Quo tempore primum
Thoughts in and out of season
The other day I heard a farmer say that as the years go by, each season seems to disclose more and more of its own personality to him. Farming taught him to recognize the changes that herald the arrival of a new season. But with each season’s arrival, there is something new, a variation in the pattern, that feels unexpected and different. In particular, spring rarely feels the same from one year to the next. Perhaps it is because now, after having farmed for over a decade, he is more attuned to the subtler signs of spring. Or maybe it’s because there are also changes happening within him, year to year, that the end of winter helps him recognize. Sometimes it can be difficult to know where exactly the changes are happening, within or without, and how one should go about drawing a line between the two in the first place.

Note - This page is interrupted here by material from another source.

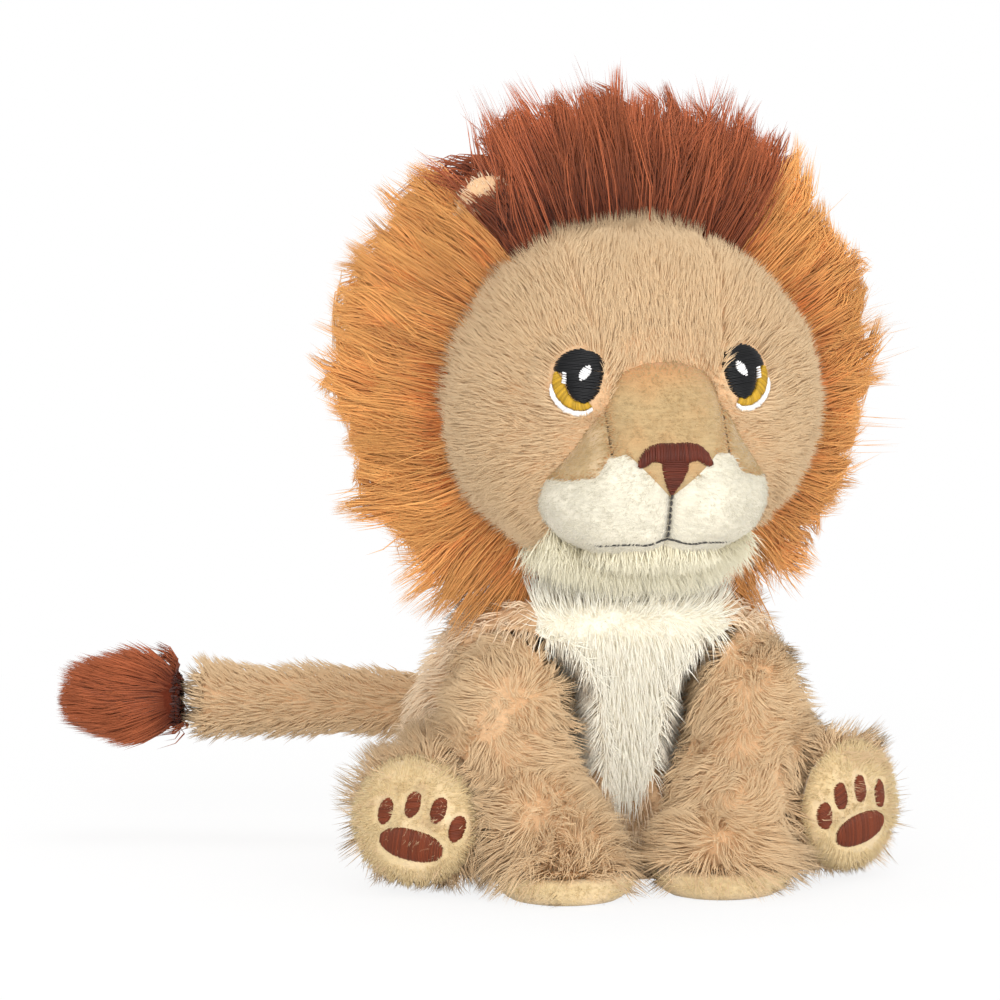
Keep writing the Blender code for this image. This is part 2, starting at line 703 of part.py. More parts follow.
def build_torso(root, cuts):
    white = cloth("cream_plush", CREAM)
    tan = cloth("tan_plush", TAN)
    sockets = [cuts["neck"], *cuts["front_legs"], *cuts["hind_legs"], cuts["tail"]]

    rings = []
    for height in (0, VELBOA_THICKNESS):
        half_width, half_depth, centre = torso_at(height)
        rings.append((Vector((0, centre, height)), half_width, half_depth))
    seat = loft(rings, BODY_SIDES, ACROSS, BACKWARD)
    piece("seat_panel", seat, cloth("seat_cloth", TAN), root, cut=cuts["hind_legs"])

    inside = cutter("torso_inside", torso_form(PLUSH_THICKNESS, -CUT_OVERRUN))
    outline = [(w * TORSO_HALF_WIDTH, h * TORSO_HEIGHT) for w, h in CHEST_OUTLINE_SHARES]
    front = HEAD_CENTRE.y - CUT_OVERRUN
    back = NECK_CENTRE.y + CHEST_BACK_SHARE * NECK_RADIUS
    shapes = []
    for grow in (0, SEAM_GAP):
        right = [(w + grow, h - grow) for w, h in outline]
        right[0] = (outline[0][0] + grow, TORSO_HEIGHT + CUT_OVERRUN)
        left = [(-w, h) for w, h in reversed(right)]
        shapes.append(prism(right + left, front, back + grow))
    chest = cutter("chest", shapes[0])
    round_chest = cutter("round_chest", shapes[1])
    piece("chest_panel", torso_form(0, FLOOR_OF_SKIN), white, root, keep=[chest], cut=[inside, *sockets])
    bellies = []
    for grow in (0, SEAM_GAP):
        half_width = HIP.x + BELLY_SIDE_SHARE * HIND_LEG_RADIUS + grow
        behind = HIP.y - BELLY_BACK_SHARE * HIND_LEG_RADIUS + grow
        top = SHOULDER.z - BELLY_TOP_SHARE * FRONT_LEG_RADIUS + grow
        bellies.append(block((-half_width, front, -CUT_OVERRUN), (half_width, behind, top)))
    belly = cutter("belly", bellies[0])
    round_belly = cutter("round_belly", bellies[1])
    holes = [inside, round_chest, *sockets]
    piece("belly_panel", torso_form(0, FLOOR_OF_SKIN), tan, root, keep=[belly], cut=holes)
    piece("torso_skin", torso_form(0, FLOOR_OF_SKIN), tan, root, cut=[round_belly, *holes])

    bag_centre = Vector((0, rings[0][0].y + BAG_SETBACK, FLOOR_OF_SKIN + BAG_HALF_HEIGHT))
    bag_halves = Vector((BAG_HALF_WIDTH, BAG_HALF_DEPTH, BAG_HALF_HEIGHT))
    bag = ellipsoid(bag_centre, bag_halves, LIMB_SIDES)
    piece("pellet_bag", bag, cloth("bag_cloth", GREY), root, cut=cuts["hind_legs"])
    grown = bag_halves + Vector((SEAM_GAP, SEAM_GAP, SEAM_GAP))
    rings = [(bag_centre - UP * CUT_OVERRUN, grown.x, grown.y)]
    for share in np.linspace(0, 1, BALL_RINGS // 2, endpoint=False):
        height = bag_centre + UP * (grown.z * math.sin(share * QUARTER_TURN))
        narrowing = math.cos(share * QUARTER_TURN)
        rings.append((height, grown.x * narrowing, grown.y * narrowing))
    rings.append((bag_centre + UP * grown.z, SEAM_GAP, SEAM_GAP))
    bag_room = cutter("bag_room", loft(rings, LIMB_SIDES, ACROSS, BACKWARD))
    filling = torso_form(PLUSH_THICKNESS + SEAM_GAP, FLOOR_OF_SKIN, FILLING_BODY_SIDES)
    piece("torso_stuffing", filling, cloth("fibre", FIBRE_WHITE), root, cut=[bag_room, *sockets])


def build_neck(neck):
    piece("neck_plug", ball(NECK_CENTRE, NECK_RADIUS, LIMB_SIDES), cloth("tan_plush", TAN), neck)


def build_head(head, cuts):
    tan = cloth("tan_plush", TAN)
    white = cloth("cream_plush", CREAM)
    inset = Vector((PLUSH_THICKNESS, PLUSH_THICKNESS, PLUSH_THICKNESS))
    gap = Vector((SEAM_GAP, SEAM_GAP, SEAM_GAP))
    inside = cutter("head_inside", ellipsoid(HEAD_CENTRE, HEAD_HALVES - inset))
    muzzle_room = cutter("muzzle_room", muzzle_form(-SEAM_GAP))
    low = HEAD_CENTRE - HEAD_HALVES - inset
    high = HEAD_CENTRE + HEAD_HALVES + inset
    seam_y = HEAD_CENTRE.y + FACE_SEAM_SETBACK
    forehead_x = FOREHEAD_SHARE * HEAD_HALF_WIDTH
    forehead_z = HEAD_CENTRE.z - FOREHEAD_FOOT_SHARE * HEAD_HALF_HEIGHT
    chin_x = CHIN_WIDTH_SHARE * HEAD_HALF_WIDTH
    chin_z = HEAD_CENTRE.z - CHIN_TOP_SHARE * HEAD_HALF_HEIGHT

    regions = []
    for label, grow in (("", 0), ("round_", SEAM_GAP)):
        foot = (-forehead_x - grow, low.y, forehead_z - grow)
        regions.append(cutter(label + "brow", block(foot, (forehead_x + grow, seam_y, high.z))))
        foot = (-chin_x - grow, low.y, low.z)
        regions.append(cutter(label + "chin", block(foot, (chin_x + grow, seam_y, chin_z + grow))))
    brow, chin, round_brow, round_chin = regions
    holes = [inside, muzzle_room, cuts["neck_in_head"]]
    form = (HEAD_CENTRE, HEAD_HALVES)
    piece("forehead_panel", ellipsoid(*form), tan, head, keep=[brow], cut=holes)
    piece("chin_panel", ellipsoid(*form), white, head, keep=[chin], cut=holes)
    for side, name in ((1, "left"), (-1, "right")):
        ends = sorted((side * SEAM_GAP, side * high.x))
        half = cutter("cheek_" + name, block((ends[0], low.y, low.z), (ends[1], seam_y, high.z)))
        around = [round_brow, round_chin, *holes]
        piece("cheek_" + name, ellipsoid(*form), tan, head, keep=[half], cut=around)

    in_muzzle = cutter("muzzle_stuffing", muzzle_form(PLUSH_THICKNESS + SEAM_GAP, FILLING_BODY_SIDES))
    filling = ellipsoid(HEAD_CENTRE, HEAD_HALVES - inset - gap, FILLING_BODY_SIDES)
    fibre = cloth("fibre", FIBRE_WHITE)
    piece("head_stuffing", filling, fibre, head, join=[in_muzzle], cut=[cuts["neck_in_head"]])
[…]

On our farm, spring arrived this year in a tumbling cascade of grasses and blossoms. In March, the weather turned warm quickly, reaching temperatures of eight-five by the middle of the month, before dipping back down to the fifties mid-day and to overnight lows that hovered, mercifully, just above freezing. It felt like the sun had woken up early with a burst of energy but decided that, on second or third thought, perhaps it was better to slip back under the covers. But those few days of warmth provided enough heat and light to force a burst of growth. After an autumn in which my animals grazed the pastures down to the nub, the grasses are finally long enough again to be pressed down and folded by the wind. About six weeks ago that I saw them wimpling in the field. The emergence of the redbud blossoms happened early, too: the deep purples and pinks, aching in the trees. And the downy white dogwood flowers peering up from the creeks and bottomland. The oak catkins quivering in the wind. I see and recognize these things. By the end of the week, they’ll all be gone. But I can’t say for certain that I’ve noticed their splendor begin and end together, in concert, all at once.

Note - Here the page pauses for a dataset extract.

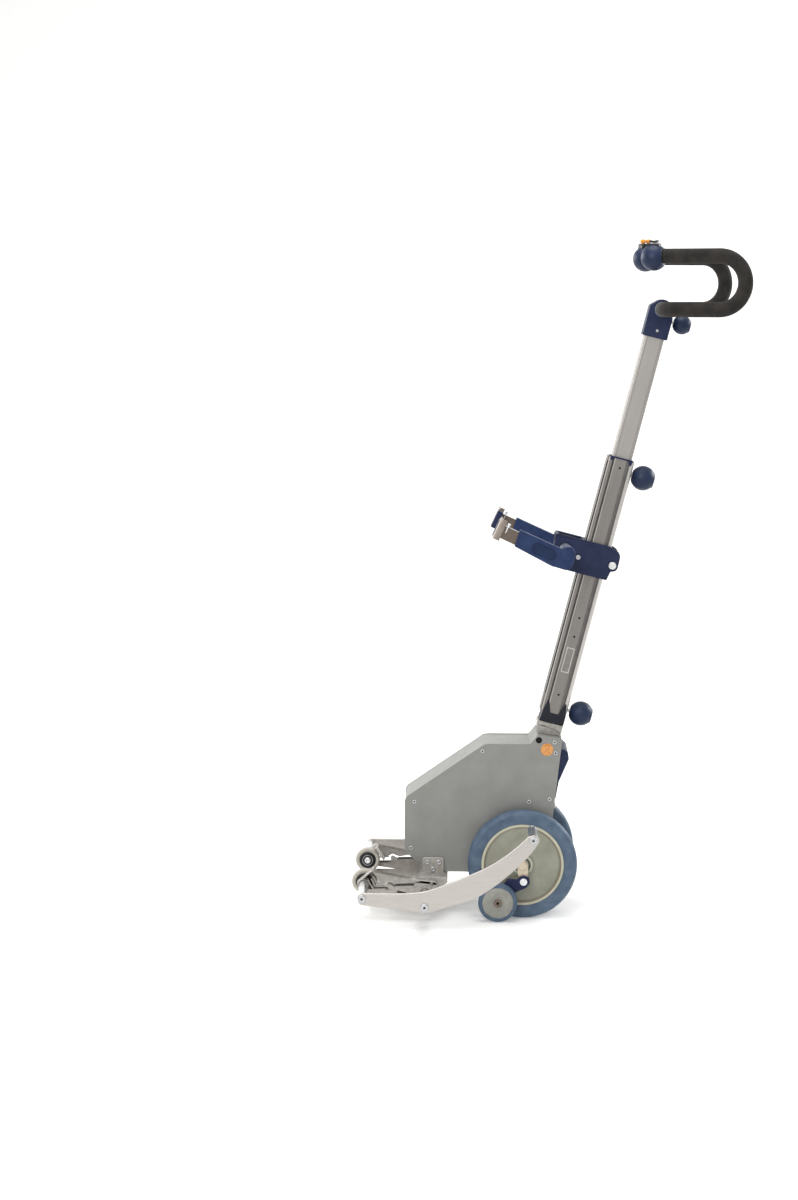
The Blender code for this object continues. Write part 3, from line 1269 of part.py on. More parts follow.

Has it ever been so, the unique personality of each season, of fall, winter, spring, and summer? Or could it be that, in an increasingly unpredictable climate, the uniqueness of this year’s spring belongs to new patterns we haven’t seen before, patterns of unravelling and unpredictability? I’m not wondering what it would be like to have no spring; I don’t think that’s coming any time soon. I just mean: might the variations in the pattern from year to year be something different from what previous generations have experienced? And instead of inspiring self-loathing, or a hatred for what our species has done to creation, might they invite us, observers and agents in the world, to become more intimately acquainted with the proclivities of the flora and fauna that surround us?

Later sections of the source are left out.